I suggest that the Greek government is not a bit surprised about the outcome. The whirlwind trip through Europe was a necessary bow to Syria voters and to Greek public at large who are still very much in support of Greece’s membership in the Eurozone. According to Eurobarometer close to 60% of the adult population continues to think that the Eurozone is a good thing for Greece. It would have been political suicide not to talk to the core EU governments – and at the same time being well aware that those talks may need to nowhere. Even though most of the Syria government ministers are novices in running a national government I trust they are not naive and not totally blown away by their own campaign rhetoric. In other words, they have anticipated that their economic policy ideas will not get the support of Eurozone member governments. Thus it is now time to move to round two. Round two should be all about sticking to a comprehensive and radical societal reform plan and making clear that without EU support this plan only can become reality outside the Eurozone. Grexit is the next best option if the Greek government will keep its word. This nice graph from ‘The Economist’ shows in impressive ways that Greece is in all respects sub-par with its Eurozone fellow members.
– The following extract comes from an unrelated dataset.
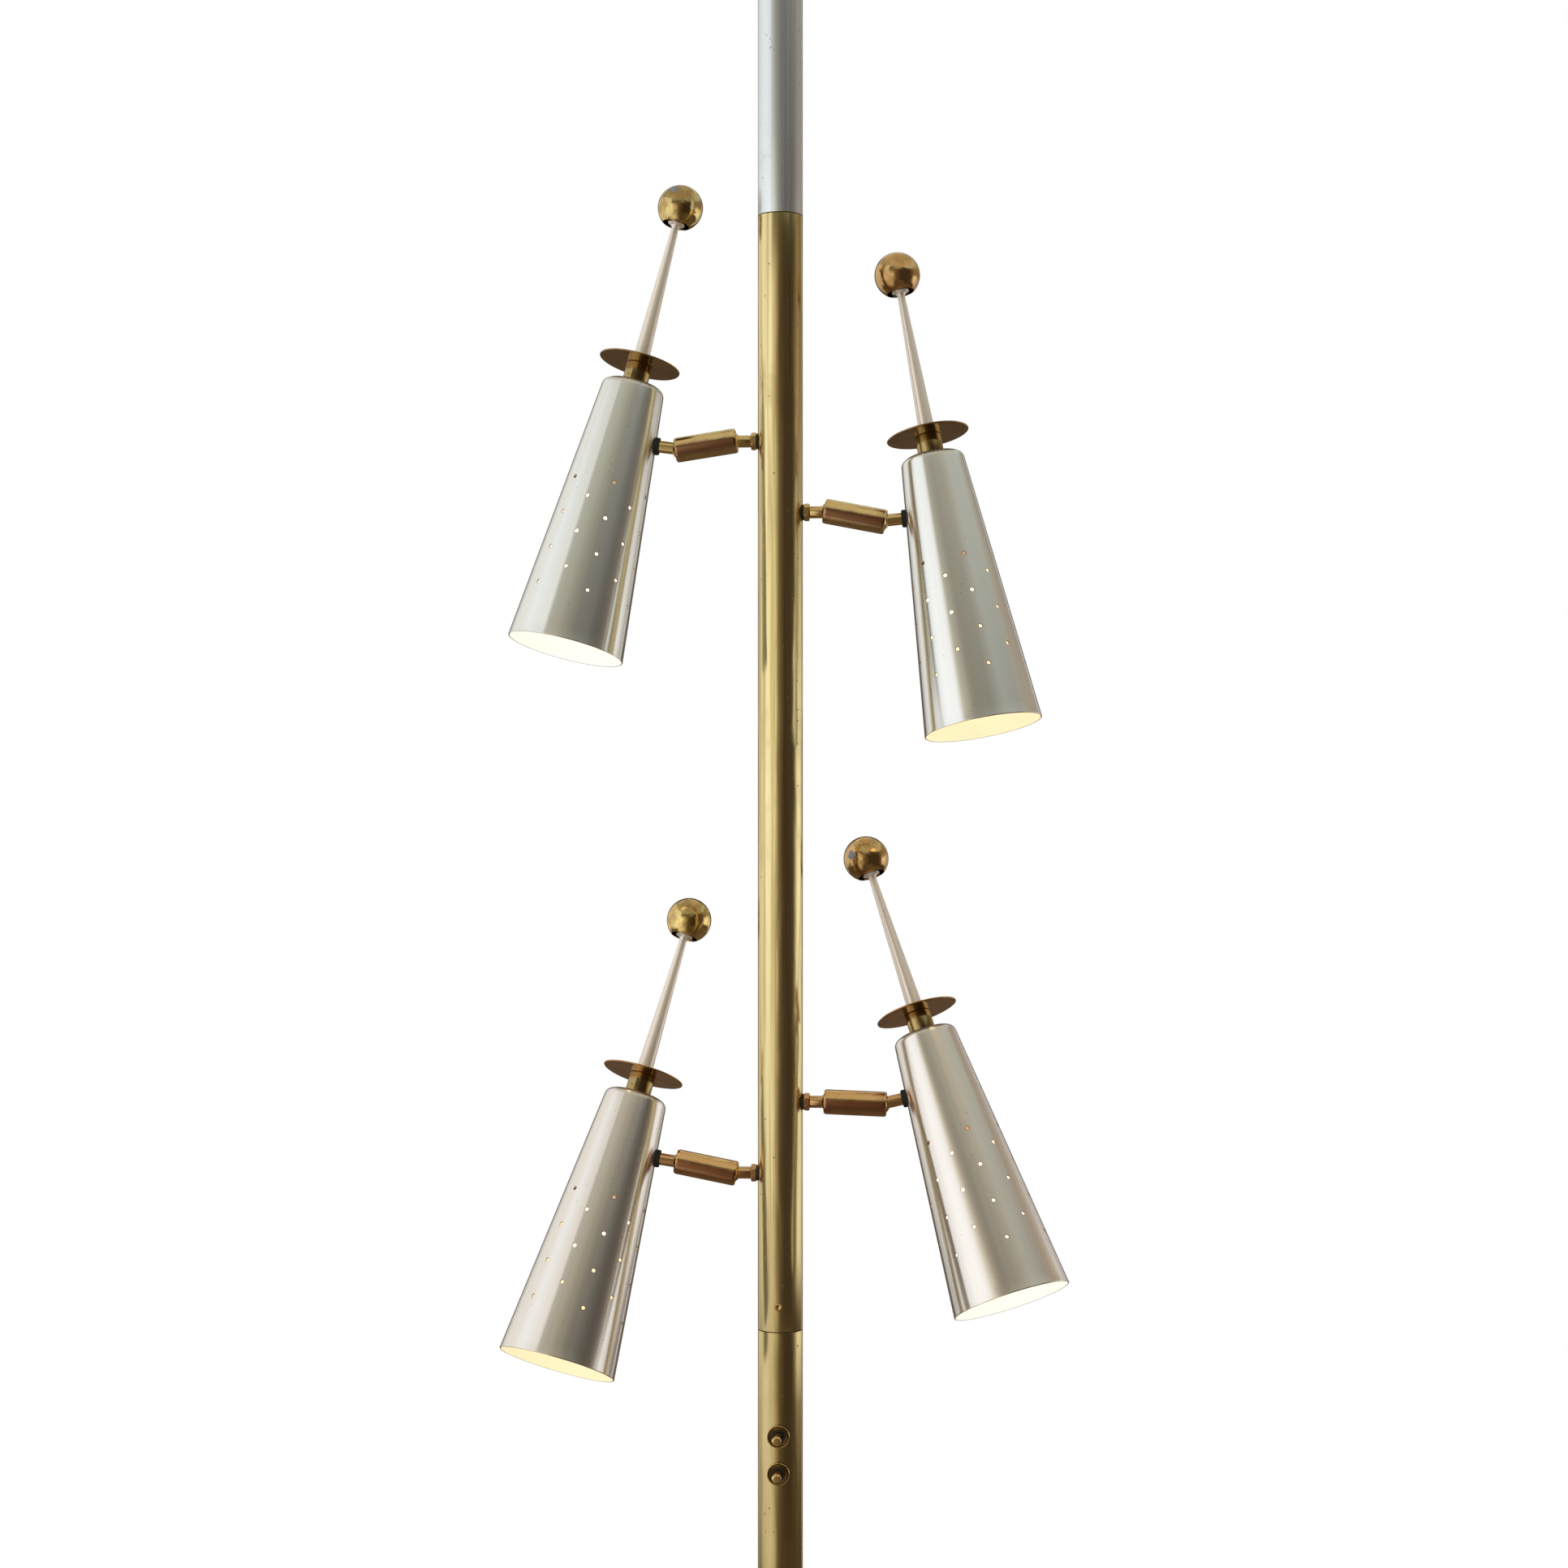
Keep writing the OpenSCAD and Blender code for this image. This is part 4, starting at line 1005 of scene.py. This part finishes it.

Grexit comes down to a cool calculation of social, economic and political costs. Continuing the ‘extend and pretend’-policy of the past under whatever label of Troika-supervision as Schäuble demanded last week will only perpetuate the social and economic malaise. Leaving the Eurozone will come with an open default and the official ban of Greece from private credit markets. Greece would have to return to its own national currency that would quickly depreciate. Whether a  defaulted Greece can still retain its EU membership is as much a legal as it is a political question. Given that the vast majority of Greek public is held by foreign officials (another Economist graph), it seems to me that EU fellow members should be interested to keep Greece in the Eurozone. Sure, they would all be able to suck up default costs but costs those are. Not to talk about the uncertainty of contagion. Greece’s coalition government is not yet ready to turn seriously to the Grexit option. Actually, for domestic political reasons they prefer as second best a development where the EU is the bad guy who does not want to compromise. There result of this constellation may be a compromise of radical reforms in exchange for a partial debt swap and growth stimulation.